Fear Not That the Walls Have Ears; Fear That They Have Tongues! (Jim Fallows Fears His Email Edition)

Jim Fallows is scared of his email. I think he is wrong.

Fallows:

Check out Josh Green's memo haul: [I]t is very much worth reading my colleague Joshua Green's new story about what went wrong with Hillary Clinton's campaign, and the trove of memos he collected while reporting the story.... The magnum opus among the memos, based on what I've seen, is this one from Mark Penn, which is sure to be parsed and reflected-upon for months and years.

Related thought that comes to my mind while reading through these documents: I make my living writing things down, but even I have reached the point where I am not willing to put any sentiment whatsoever into reproducible form -- in an email that could be forwarded, in a document that could be cut-and-pasted -- without thinking about how it would look if it got into unintended hands.

That is, the perfection of the technology for spreading and sharing written material has made writing weirdly less useful for conveying private thought. It's risky as a way to share thoughts about running a political campaign; it's reckless as a way to say anything about any other person you might not want him or her to hear. The evolution of technology may return us to the era when the no-tech face-to-face meeting, or the hard-to-copy handwritten note, is the most secure means of communication. And when written statements, even in the "privacy" of email, are necessarily blanded-down by pre-knowledge that they could turn up somewhere unexpected months or years or decades later.

Two thoughts. First, Jim Fallows has clearly not yet figured out how small and how good tape recorders are: meetings are no protection.
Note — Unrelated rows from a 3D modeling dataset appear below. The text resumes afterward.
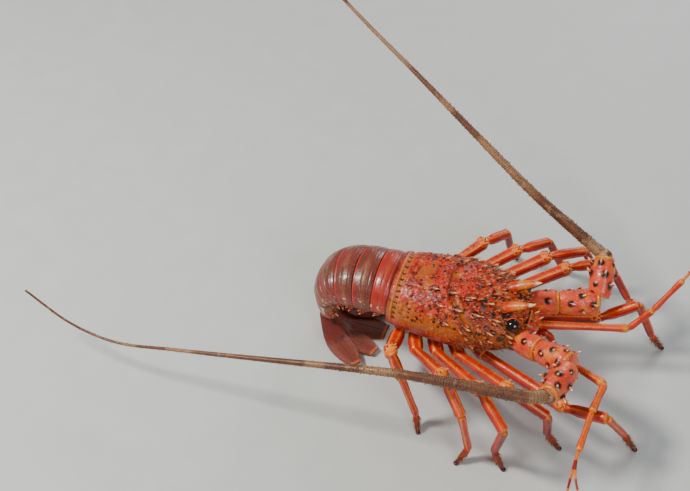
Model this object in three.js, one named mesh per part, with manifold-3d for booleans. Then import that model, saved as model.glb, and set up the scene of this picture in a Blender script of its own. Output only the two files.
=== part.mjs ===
// Spiny lobster at life size, standing on its legs and its tucked tail fan.
// Millimetres, +Z up, head towards +X. The body is laid out with x = 0 at the rear edge of the
// carapace, y = 0 on the midline (left is +Y) and z = 0 on the floor, and is moved to its origin last.
import * as THREE from "three";
import { mergeVertices } from "three/addons/utils/BufferGeometryUtils.js";
import Module from "manifold-3d";

const library = await Module();
library.setup();

// Driving sizes
const CARAPACE_LENGTH = 90;
const GAP = 0.3;
const HIP_HEIGHT = 30;
const COXA_LENGTH = 12;
const FOOT_RADIUS = 1.5;
const FOOT_EDGE = 1.2;
const EYE_RADIUS = 4.7;
const PLEOPOD_HALF_THICKNESS = 0.6;
const WHIP_SPLIT = 0.4;
const FLAGELLUM_ROOT = 4.3;
const FLAGELLUM_TIP = 0.8;
const SPINE_SIDES = 4;
const TUBE_SIDES = 8;
const UPWARDS = new THREE.Vector3(0, 0, 1);
const DOWNWARDS = new THREE.Vector3(0, 0, -1);
const SIDEWAYS = new THREE.Vector3(0, 1, 0);

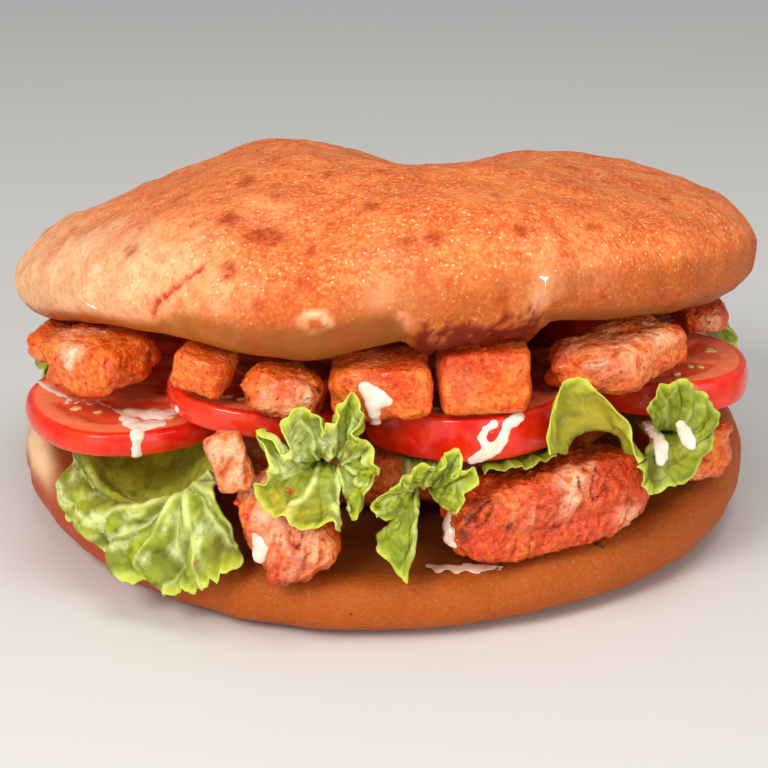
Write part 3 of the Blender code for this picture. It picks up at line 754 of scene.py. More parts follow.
def build_chicken(finish):
    meshes = {}
    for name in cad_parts:
        if name in HEAPS:
            meshes[name] = fine_copy(name, HEAP_VOXEL, HEAP_SMOOTHING)
        elif name.startswith("chicken_"):
            meshes[name] = fine_copy(name, CHICKEN_VOXEL, CHICKEN_SMOOTHING)
    front = tree_of(*(mesh for name, mesh in meshes.items() if name not in HEAPS))

    def places(table):
        found = [(seen_at(front, across, down), radius, share) for across, down, radius, share in table]
        return [(seen[0], radius, share) for seen, radius, share in found if seen]

    pale_places, deep_places = places(PALE_MEAT), places(DARK_AND_SHADED_MEAT)
    made = []
    for seed, (name, mesh) in enumerate(sorted(meshes.items())):
        points, normals = points_of(mesh), normals_of(mesh)
        *look, redness = MEAT_LOOKS.get(name, USUAL_MEAT)
        coarse = 1.8 if name in HEAPS else 1.0
        height, deep, strand = torn(points, FIBRES.get(name, UPRIGHT), seed * 5, coarse, look)
        pale = np.zeros(len(points))
        for place, radius, share in pale_places:
            pale = np.maximum(pale, share * patches(points, [(place, radius)], 1.2, seed))
        tears = smooth(noise(points, 9.0, seed + 70), 0.15, 0.55) * (0.3 if name in HEAPS else 0.6)
        tears *= 1 - min(abs(redness) * 1.6, 1.0)
        behind = smooth(points[:, 1], -70.0, -55.0)
        pale = np.clip(np.maximum(pale, tears * (0.35 + 0.65 * behind)), 0, 1)
        for place, radius, share in deep_places:
            deep = np.maximum(deep, share * patches(points, [(place, radius)], 0.8, seed))
        if name in HEAPS:
            # The gaps between the heap's lumps are sunk and painted dark: painted shade
            gap, draw = spots(points, 15.0, seed + 80)
            valley = smooth(gap, 0.45, 0.8)
            height -= 1.6 * valley
            deep = np.maximum(deep, 0.8 * valley)
            pale *= 1 - valley
        tint = smooth(noise(points, 12.0, seed + 90) + redness, -0.3, 0.6)
        move_points(mesh, points + normals * height[:, None])
        # Faces turned downward are painted darker: painted shade
        underside_shade = falls(normals[:, 2], -0.9, -0.3) * 0.45
        paint(mesh, pale=pale * (1 - deep), deep=np.maximum(deep, underside_shade), tint=tint, strand=strand)
        piece_name = name.replace("chicken_", "meat_")
        made.append(add_piece(piece_name, mesh, finish, [name]))
    return made


# The tomato, from the same slices as the solids

TOMATO_SLICES = {
    # name: (centre, radius, thickness, turn in degrees about X and Y, seed)
    "tomato_left": ((-61.2, -53.5, 44.1), 25.5, 5.8, (4.0, 0.0), 1),
    "tomato_middle_left": ((-28.5, -63.0, 49.6), 23.0, 6.2, (0.0, 6.5), 2),
    "tomato_middle_right": ((19.8, -66.5, 47.8), 24.0, 10.6, (0.0, -1.5), 3),
    "tomato_right": ((66.0, -43.5, 49.0), 23.0, 8.0, (0.0, 0.0), 4),
    "tomato_right_side": ((64.0, 6.0, 47.4), 23.0, 7.6, (-2.0, 0.0), 5),
    "tomato_left_side": ((-60.5, 2.5, 44.6), 22.5, 7.0, (-2.0, 0.0), 6),
}
RIM_BULGE = 0.5
# The rounded edge between a slice's face and its skin: how far it runs inward and down
SKIN_EDGE = 1.2
SKIN_DROP = 0.9
WALL_WIDTH = 4.6
CHAMBERS = 5
SEEDS_PER_CHAMBER = 3
FACE_POINTS, EDGE_POINTS, RIM_POINTS, ROUND_POINTS = 25, 5, 11, 181
SEED_SIZE = (1.3, 0.85, 0.35)


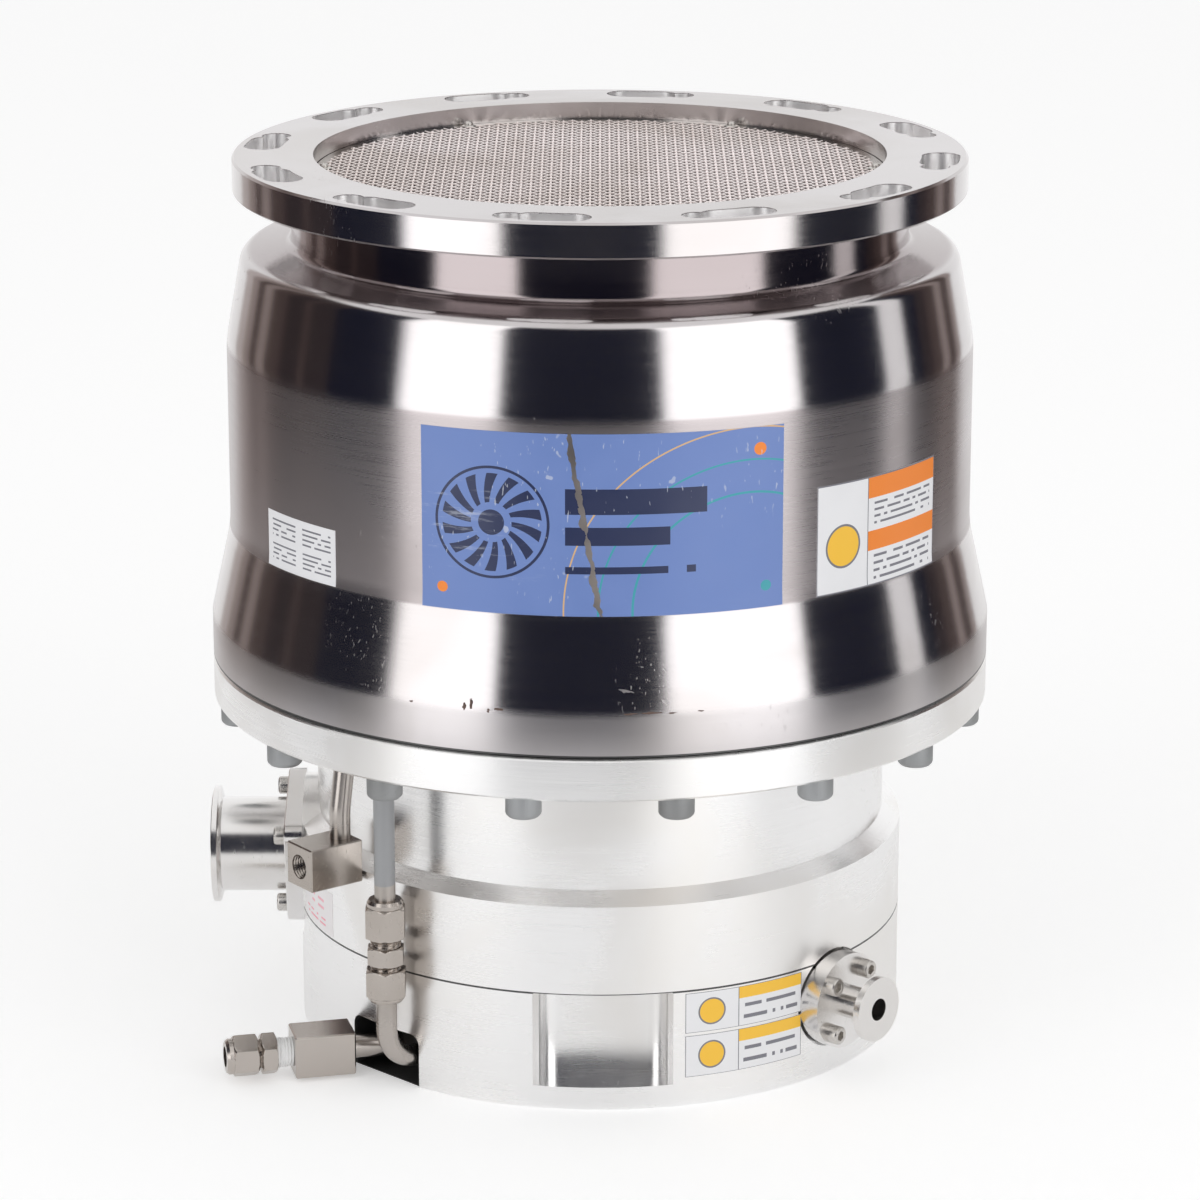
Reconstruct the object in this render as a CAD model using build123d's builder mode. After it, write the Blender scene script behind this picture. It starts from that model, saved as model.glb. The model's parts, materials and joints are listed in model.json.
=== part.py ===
"""Turbomolecular pump with a magnetically levitated rotor, upright on its base, in millimetres.

The origin is the centre of the base's underside, on the rotor axis. +Z points up through the
inlet, the front is -Y and the outlet points along -X. Angles called bearings are measured at
the axis from the front (-Y) towards the outlet side (-X).
"""

from math import cos, radians, sin, sqrt, tan

import os

from build123d import *

os.makedirs("parts", exist_ok=True)

# Heights of the joints between the main castings
seam_z = 54.8  # lower ring to base housing
neck_foot_z = 101.8
base_flange_z = 158.7  # underside of the base flange
joint_z = 178.9  # base housing to inlet casing
flange_t = 16.0  # inlet flange, DN 250 ISO-F
inlet_z = 411.0  # inlet sealing face

# Inlet flange
flange_d = 335.0
bolt_circle_d = 310.0
flange_bolts = 12
bolt_hole_d = 13.5
keyhole_w = 17.5  # wide end of each keyhole
keyhole_near, keyhole_far = 3.9, 10.1  # its two centres, degrees round from the bolt hole
bolt_bearing = 14.6
inlet_bore_d = 261.0
flange_chamfer = 1.0

# Inlet casing
screen_drop = 8.0  # sealing face down to the screen
screen_t = 0.8
duct_d = 250.0
neck_d = 282.0
band_d = 361.4
flare_w, cone_w, shoulder_w = 9.2, 7.5, 17.0  # radial steps from the band up to the neck
body_d = band_d - 2 * flare_w
shoulder_d = body_d - 2 * cone_w
shoulder_in_d = shoulder_d - 2 * shoulder_w
neck_low_z, shoulder_in_z, shoulder_z = 381.0, 375.8, 367.6
body_top_z, flare_top_z, band_top_z = 327.0, 240.0, 198.5
casing_wall = 10.5
casing_bore_d = body_d - 2 * casing_wall
casing_bore_top = 354.0

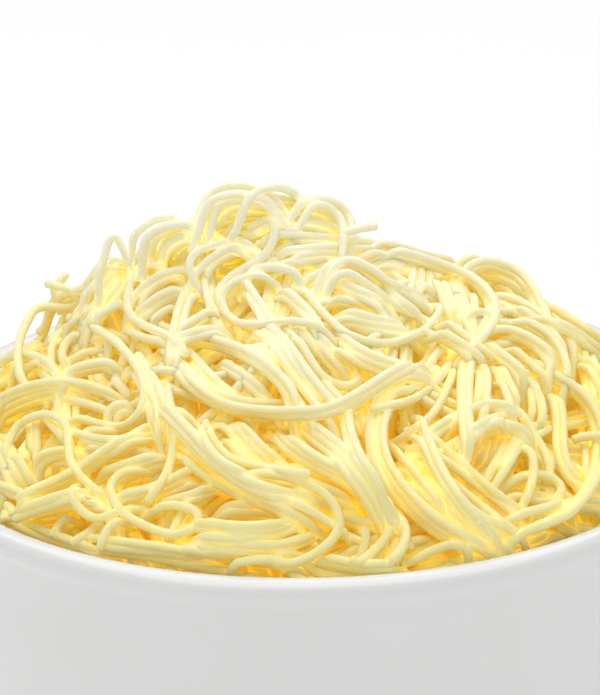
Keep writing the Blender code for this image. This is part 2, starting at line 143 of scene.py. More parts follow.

Second, for most of us the big problem has never been that people will repeat what we say, but rather that they will repeat what we did not say--or take what we say out of context.

I think the solution has four parts:

  • Say what you mean.
  • Be polite and charitable about those with whom you disagree--or at least adopt the manners of a gentleman, who is someone who never says anything that might give offense unintentionally.
  • Memorialize your conversations.
  • Insist that everything remain in its proper context.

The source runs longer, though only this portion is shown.